▶ [Work required]
Only one portion of the data is to be written out: from the line bearing "head_z = base_height - card_below_rim" through the line bearing "imported = [obj". Write it exactly as it appears.

# Dataset content start

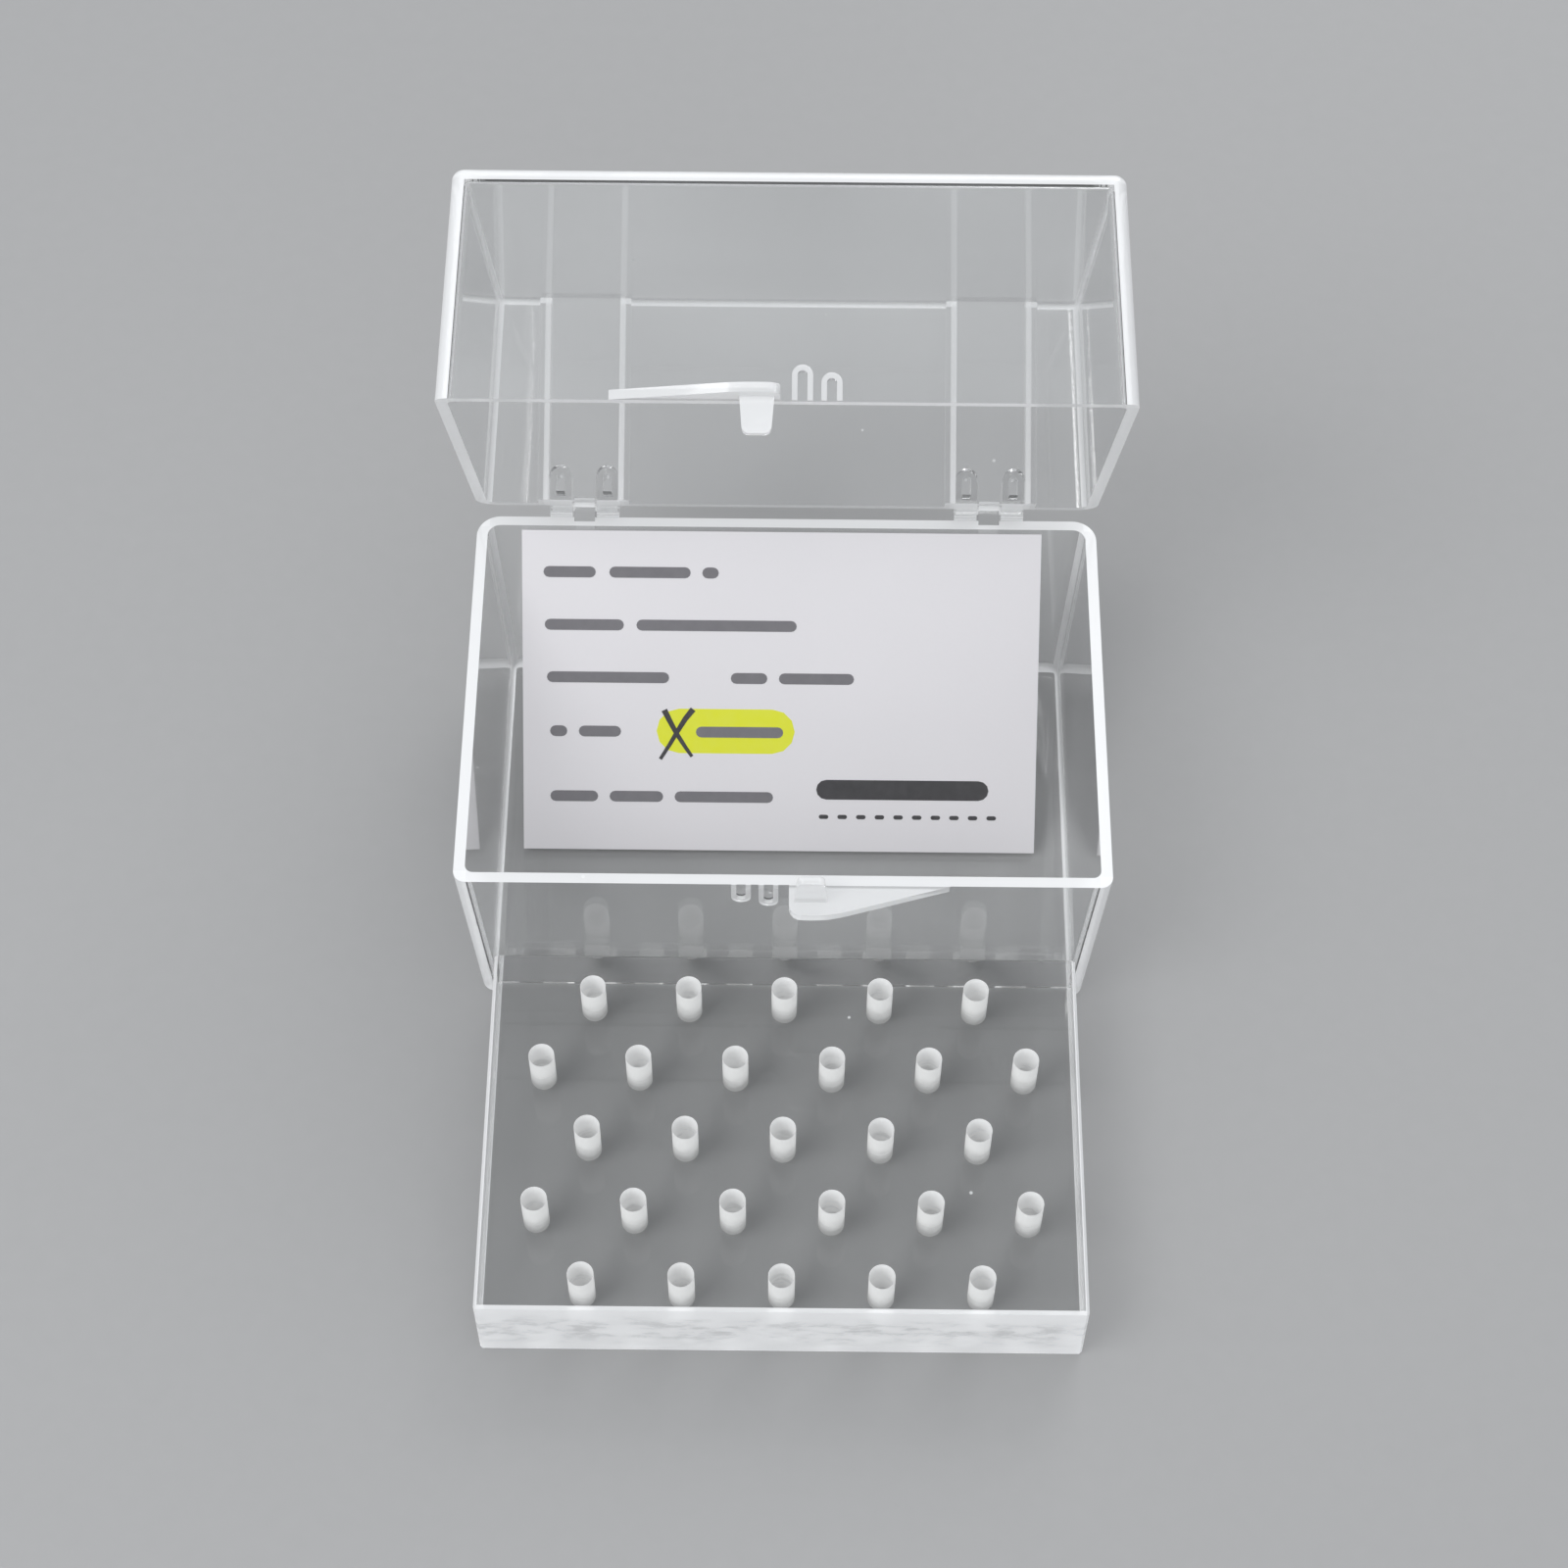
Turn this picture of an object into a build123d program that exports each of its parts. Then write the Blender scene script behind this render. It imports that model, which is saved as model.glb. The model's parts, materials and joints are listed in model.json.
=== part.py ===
from build123d import *
import math
import os

# A drilled bur block of clear acrylic with its own hinged clear case and a loose label card.
# Frame: millimetres, +Z up. The origin is the centre of the case base's underside.
# The case opens towards -Y, its hinge runs along X at the back, and the block stands in front.

# Block sizes
hole_diameter = 2.5
hole_depth = 8.0
drill_point_angle = 118.0
hole_pitch = 9.525
row_pitch = 7.7
row_counts = [5, 6, 5, 6, 5]
side_margin = 5.2
end_margin = 3.6
block_height = 10.0
block_edge_break = 0.25
block_shift = 0.24
block_gap = 0.4

# Case sizes
wall = 1.1
block_clearance = 0.57
base_height = 24.8
lid_height = 21.9
draft_angle = 2.7
front_corner = 1.2
back_corner = 2.4
foot_round = 1.0
inner_round = 0.4
inner_corner = 0.8
rim_gap = 0.15
lid_open_angle = 66.0

# Hinge sizes
hinge_spacing = 41.6
recess_clear = 7.1
recess_depth = 1.6
axis_above_rim = 0.25
pin_diameter = 0.9
pin_clearance = 0.06
eye_wall = 0.42
eye_clearance = 0.17
lug_width = 2.3
lug_height = 3.8
lug_reach = 1.5
ear_clearance = 0.2
ear_drop = 4.6
ear_top_angle = 135.0
ear_under_angle = -37.0
lug_back_angle = 24.0
snap_share = 0.78
heel_length = 0.8
heel_gap = 0.1
window_width = 0.9
window_height = 1.9
window_rise = 1.1

# Closure sizes
flange_half_length = 13.5
flange_reach = 3.9
flange_thickness = 0.9
flange_tip_round = 12.0
slot_clearance = 1.65
flange_end_round = 1.2
tab_offset = 2.7
tab_root_width = 3.3
tab_tip_width = 2.6
tab_thickness = 0.9
tab_length = 3.4
tab_corner_round = 0.65
tab_barb = 0.3
barb_width = 2.1
barb_clearance = 0.25
arch_width = 1.9
arch_pitch = 2.65
arch_rib = 0.5
arch_proud = 0.45
arch_tall = 3.3
arch_short = 2.6

# Card sizes
card_end_inset = 2.26
card_height = 33.6
card_thickness = 0.3
card_shift = -0.5
card_below_rim = 0.3
card_clearance = 0.1

# Worked-out sizes and places
block_length = (max(row_counts) - 1) * hole_pitch + 2 * side_margin
block_width = (len(row_counts) - 1) * row_pitch + 2 * end_margin
draft_slope = math.tan(math.radians(draft_angle))
wall_lean = draft_slope * (base_height - wall)
rim_length = block_length + 2 * (block_clearance + wall_lean + wall)
rim_width = block_width + 2 * (block_clearance + wall_lean + wall)
lid_rim_z = base_height + rim_gap
eye_radius = pin_diameter / 2 + pin_clearance + eye_wall
axis_behind_wall = eye_radius + eye_clearance
axis_y = rim_width / 2 + axis_behind_wall
axis_z = base_height + axis_above_rim
hinge_axis = Axis((0, axis_y, axis_z), (1, 0, 0))
hinge_places = [-hinge_spacing / 2, hinge_spacing / 2]
ear_width = recess_clear - 2 * lug_width - 2 * ear_clearance
tab_stand_off = arch_proud + tab_barb + barb_clearance
card_length = block_length - 2 * card_end_inset


def outline(inset, height):
    """The case's plan at a height from the rim: tight front corners and rounder back corners."""
    side = inset + draft_slope * abs(height)
    sides = Rectangle(rim_length - 2 * side, rim_width - 2 * side)
    front_pair = sides.vertices().group_by(Axis.Y)[0]
    sides = fillet(front_pair, max(front_corner - inset, inner_corner))
    back_pair = sides.vertices().group_by(Axis.Y)[-1]
    sides = fillet(back_pair, max(back_corner - inset, inner_corner))
    return Pos(0, 0, height) * sides


def drafted_box(inset, rim_z, height, end_round):
    """A box that narrows away from its rim, upwards, or downwards where the height is negative."""
    box = Pos(0, 0, rim_z) * loft([outline(inset, 0), outline(inset, height)], ruled=True)
    end = box.faces().sort_by(Axis.Z)[-1 if height > 0 else 0]
    return fillet(end.edges(), end_round)


def slab_yz(points, x_centre, width):
    """A plate lying across X, with its outline drawn in Y and Z."""
    face = Plane.YZ * Polygon(*points, align=None)
    return Pos(x_centre - width / 2, 0, 0) * extrude(face, width, dir=(1, 0, 0))


def on_eye(angle):
    """A point in Y and Z on the round of a hinge eye, its angle measured up from the back."""
    turn = math.radians(angle)
    return (axis_y + eye_radius * math.cos(turn), axis_z + eye_radius * math.sin(turn))


def rod_x(radius, x_centre, length):
    """A rod along the hinge axis."""
    turned = Rot(0, 90, 0) * Cylinder(radius, length)
    return Pos(x_centre, axis_y, axis_z) * turned


def closure():
    """The base's thumb flange, snap tab and detent arches. The lid's are the same, turned over."""
    front = -rim_width / 2
    left = tab_offset - flange_half_length
    right = tab_offset + flange_half_length
    root = front + wall / 2
    tip = (tab_offset, front - flange_reach)
    plan = Polygon((left, root), (left, front), tip, (right, front), (right, root), align=None)
    plan = fillet(plan.vertices().sort_by(Axis.Y)[0], flange_tip_round)
    end = tab_root_width / 2 + slot_clearance - tab_offset
    plan -= Pos((left + end) / 2, front) * Rectangle(end - left, 2 * flange_reach)
    plan = fillet(plan.vertices().group_by(Axis.X)[0].sort_by(Axis.Y)[0], flange_end_round)
    flange = Pos(0, 0, base_height - flange_thickness) * extrude(plan, flange_thickness)

    outer = front - tab_stand_off - tab_thickness
    face = Polygon(
        (tab_offset - tab_root_width / 2, base_height - flange_thickness),
        (tab_offset + tab_root_width / 2, base_height - flange_thickness),
        (tab_offset + tab_tip_width / 2, base_height + tab_length),
        (tab_offset - tab_tip_width / 2, base_height + tab_length),
        align=None,
    )
    face = fillet(face.vertices().group_by(Axis.Y)[-1], tab_corner_round)
    tab = Pos(0, outer, 0) * extrude(Plane.XZ * face, -tab_thickness)
    barb_z = base_height + tab_length - tab_barb - tab_corner_round
    barb = Rot(0, 90, 0) * Cylinder(tab_barb, barb_width)
    tab += Pos(tab_offset, outer + tab_thickness, barb_z) * barb

    left_arch = arch(-tab_offset - arch_pitch / 2, arch_short, front)
    right_arch = arch(-tab_offset + arch_pitch / 2, arch_tall, front)
    return flange + tab + left_arch + right_arch


def arch(x_centre, height, front):
    """A low raised loop on the front wall, hanging from the rim, that the other tab snaps over."""
    shapes = []
    for inset in (0, arch_rib):
        half = arch_width / 2 - inset
        drop = height - inset - half
        body = Pos(0, -drop / 2) * Rectangle(2 * half, drop)
        shapes.append(body + Pos(0, -drop) * Circle(half))
    ring = Plane.XZ * (shapes[0] - shapes[1])
    return Pos(x_centre, front - arch_proud, base_height) * extrude(ring, -(arch_proud + wall / 2))


def hinge_ear(x_centre):
    """The base's ear with the stub pins that the lid's eyes clip on."""
    back = rim_width / 2
    web = slab_yz(
        [
            (back - wall / 2, base_height - ear_drop),
            (back - wall / 2, base_height),
            on_eye(ear_top_angle),
            on_eye(ear_under_angle),
        ],
        x_centre,
        ear_width,
    )
    pin_length = recess_clear - 2 * ear_clearance
    return web + rod_x(eye_radius, x_centre, ear_width) + rod_x(pin_diameter / 2, x_centre, pin_length)


def make_case_base():
    """The open lower tray, moulded in one piece with its ears, flange, tab and arches."""
    outer = drafted_box(0, base_height, -base_height, foot_round)
    cavity = drafted_box(wall, base_height, -(base_height - wall), inner_round)
    parts = outer + closure()
    for x_centre in hinge_places:
        parts += hinge_ear(x_centre)
    return parts - cavity


def wall_prism(depth, x_centre, width):
    """What lies outside a plane that runs a set depth inside the lid's back wall, with its draft."""
    far = rim_width
    over = 1.0
    low_y = rim_width / 2 - depth + draft_slope * over
    high_y = rim_width / 2 - depth - draft_slope * (lid_height + over)
    low_z = lid_rim_z - over
    high_z = lid_rim_z + lid_height + over
    return slab_yz([(low_y, low_z), (far, low_z), (far, high_z), (high_y, high_z)], x_centre, width)


def loop_prism(x_centre, width, foot_z, height, start_y):
    """A straight bar towards the back whose section is a slot with a round head."""
    straight = height - width / 2
    face = Pos(0, straight / 2) * Rectangle(width, straight) + Pos(0, straight) * Circle(width / 2)
    return Pos(x_centre, start_y, foot_z) * extrude(Plane.XZ * face, -rim_width / 2)


def hinge_lug(x_centre):
    """One of the lid's lugs: a gusset in the recess that ends in a snap eye with a stop heel."""
    inside = axis_y - axis_behind_wall - recess_depth - wall / 2
    body = slab_yz(
        [
            (inside, lid_rim_z),
            (axis_y, lid_rim_z),
            on_eye(lug_back_angle),
            (inside + lug_reach + wall / 2, lid_rim_z + lug_height),
            (inside, lid_rim_z + lug_height),
        ],
        x_centre,
        lug_width,
    )
    heel_reach = axis_behind_wall - heel_gap
    heel = Box(lug_width, heel_reach, heel_length, align=(Align.CENTER, Align.MAX, Align.MAX))
    heel = Pos(x_centre, axis_y, axis_z) * Rot(lid_open_angle, 0, 0) * heel
    body &= loop_prism(x_centre, lug_width, lid_rim_z - wall, lug_height + wall, rim_width / 4)
    window_y = rim_width / 2 - recess_depth
    window = loop_prism(x_centre, window_width, lid_rim_z + window_rise, window_height, window_y)
    return body - window + rod_x(eye_radius, x_centre, lug_width) + heel


def snap_gap(x_centre):
    """The eye's running bore and the mouth through which the pin is pushed in."""
    mouth = Box(recess_clear, snap_share * pin_diameter, axis_behind_wall + eye_radius,
                align=(Align.CENTER, Align.CENTER, Align.MAX))
    mouth = Pos(x_centre, axis_y, axis_z) * Rot(lid_open_angle, 0, 0) * mouth
    return mouth + rod_x(pin_diameter / 2 + pin_clearance, x_centre, recess_clear)


def make_closed_lid():
    """The lid as moulded, in its closed place over the base."""
    outer = drafted_box(0, lid_rim_z, lid_height, foot_round)
    cavity = drafted_box(wall, lid_rim_z, lid_height - wall, inner_round)
    for x_centre in hinge_places:
        outer -= wall_prism(recess_depth, x_centre, recess_clear)
        cavity -= wall_prism(recess_depth + wall, x_centre, recess_clear + 2 * wall)
    turned_closure = mirror(mirror(closure(), Plane.YZ), Plane.XY.offset((base_height + lid_rim_z) / 2))
    lid = outer + turned_closure - cavity
    for x_centre in hinge_places:
        for side in (-1, 1):
            lid += hinge_lug(x_centre + side * (recess_clear - lug_width) / 2)
        lid -= snap_gap(x_centre)
    return lid


def make_case_lid():
    """The lid swung open about the hinge to where its heels meet the base's back wall."""
    return make_closed_lid().rotate(hinge_axis, -lid_open_angle)


def hole_places():
    """The centre of each drilled hole on the block, row by row from the back."""
    places = []
    for row, count in enumerate(row_counts):
        y = ((len(row_counts) - 1) / 2 - row) * row_pitch
        for column in range(count):
            places.append(((column - (count - 1) / 2) * hole_pitch, y))
    return places


def make_bur_block():
    """The sawn acrylic block with its staggered blind holes."""
    block = Box(block_length, block_width, block_height, align=(Align.CENTER, Align.CENTER, Align.MIN))
    block = chamfer(block.edges(), block_edge_break)
    point_height = hole_diameter / 2 / math.tan(math.radians(drill_point_angle / 2))
    drill = Cylinder(hole_diameter / 2, hole_depth, align=(Align.CENTER, Align.CENTER, Align.MAX))
    point = Cone(hole_diameter / 2, 0, point_height, align=(Align.CENTER, Align.CENTER, Align.MIN))
    drill += Pos(0, 0, -hole_depth) * Rot(180, 0, 0) * point
    holes = [Pos(x, y, block_height) * drill for x, y in hole_places()]
    block -= holes
    case_front = rim_width / 2 - draft_slope * (base_height - block_height)
    return Pos(block_shift, -case_front - block_gap - block_width / 2, 0) * block


def make_label_card():
    """The stiff card, leaning with its foot on the floor and its head on the back wall."""
    head_z = base_height - card_below_rim
    floor_z = wall + card_clearance
    wall_y = rim_width / 2 - wall - card_clearance
    rise = head_z - floor_z - card_thickness
    lean = math.degrees(math.asin(rise / card_height))
    card = Box(card_length, card_height, card_thickness, align=(Align.CENTER, Align.MAX, Align.MIN))
    card = Rot(lean, 0, 0) * card
    box = card.bounding_box()
    return Pos(card_shift, wall_y - box.max.Y, floor_z - box.min.Z) * card


nodes = {
    "case_base": make_case_base(),
    "case_lid": make_case_lid(),
    "bur_block": make_bur_block(),
    "label_card": make_label_card(),
}

os.makedirs("parts", exist_ok=True)
for name, shape in nodes.items():
    export_step(shape, f"parts/{name}.step")
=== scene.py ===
import json
import math

import bmesh
import bpy
from bpy.props import FloatProperty, FloatVectorProperty, IntProperty, PointerProperty
from mathutils import Matrix, Vector


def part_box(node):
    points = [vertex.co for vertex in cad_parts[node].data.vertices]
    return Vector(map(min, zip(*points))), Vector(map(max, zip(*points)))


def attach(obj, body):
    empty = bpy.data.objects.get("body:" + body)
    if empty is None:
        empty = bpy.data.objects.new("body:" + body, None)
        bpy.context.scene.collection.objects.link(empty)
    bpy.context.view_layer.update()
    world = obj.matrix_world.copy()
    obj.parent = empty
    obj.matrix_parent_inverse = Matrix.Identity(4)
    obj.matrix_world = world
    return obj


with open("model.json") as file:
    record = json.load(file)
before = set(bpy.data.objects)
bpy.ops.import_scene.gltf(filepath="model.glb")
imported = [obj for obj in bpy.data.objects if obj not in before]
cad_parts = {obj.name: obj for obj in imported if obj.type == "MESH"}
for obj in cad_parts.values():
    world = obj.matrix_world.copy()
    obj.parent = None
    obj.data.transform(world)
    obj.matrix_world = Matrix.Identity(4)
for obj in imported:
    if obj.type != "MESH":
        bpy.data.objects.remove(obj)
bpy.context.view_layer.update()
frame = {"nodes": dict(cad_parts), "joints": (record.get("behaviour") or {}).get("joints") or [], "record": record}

# A clear drilled bur block, its hinged clear case and the label card that leans in it.
# Everything is in metres, in the frame's own axes: +Z up, the case opens towards -Y.

bl_info = {
    "name": "Bur block with hinged case",
    "version": (1, 0, 0),
    "blender": (4, 5, 0),
    "location": "3D View > Sidebar > Bur Block",
    "description": "Finishes a drilled acrylic bur block, its clear case and its label card",
    "category": "Object",
}

MM = 0.001

# The block and its holes
BLOCK_LOW, BLOCK_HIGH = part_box("bur_block")
BLOCK_MIDDLE = (BLOCK_LOW + BLOCK_HIGH) / 2
HOLE = next(mount for mount in frame["record"]["mounts"] if mount["name"] == "bur_hole")
HOLE_RADIUS = HOLE["dims"]["r_mm"] * MM
HOLE_DEPTH = HOLE["dims"]["length_mm"] * MM
DRILL_HALF_ANGLE = math.radians(59)
BORE_SKIN = 0.02 * MM       # how far the frosted skin lies inside the acrylic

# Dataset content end

▶ [Finished task]
    head_z = base_height - card_below_rim
    floor_z = wall + card_clearance
    wall_y = rim_width / 2 - wall - card_clearance
    rise = head_z - floor_z - card_thickness
    lean = math.degrees(math.asin(rise / card_height))
    card = Box(card_length, card_height, card_thickness, align=(Align.CENTER, Align.MAX, Align.MIN))
    card = Rot(lean, 0, 0) * card
    box = card.bounding_box()
    return Pos(card_shift, wall_y - box.max.Y, floor_z - box.min.Z) * card


nodes = {
    "case_base": make_case_base(),
    "case_lid": make_case_lid(),
    "bur_block": make_bur_block(),
    "label_card": make_label_card(),
}

os.makedirs("parts", exist_ok=True)
for name, shape in nodes.items():
    export_step(shape, f"parts/{name}.step")
=== scene.py ===
import json
import math

import bmesh
import bpy
from bpy.props import FloatProperty, FloatVectorProperty, IntProperty, PointerProperty
from mathutils import Matrix, Vector


def part_box(node):
    points = [vertex.co for vertex in cad_parts[node].data.vertices]
    return Vector(map(min, zip(*points))), Vector(map(max, zip(*points)))


def attach(obj, body):
    empty = bpy.data.objects.get("body:" + body)
    if empty is None:
        empty = bpy.data.objects.new("body:" + body, None)
        bpy.context.scene.collection.objects.link(empty)
    bpy.context.view_layer.update()
    world = obj.matrix_world.copy()
    obj.parent = empty
    obj.matrix_parent_inverse = Matrix.Identity(4)
    obj.matrix_world = world
    return obj


with open("model.json") as file:
    record = json.load(file)
before = set(bpy.data.objects)
bpy.ops.import_scene.gltf(filepath="model.glb")
imported = [obj for obj in bpy.data.objects if obj not in before]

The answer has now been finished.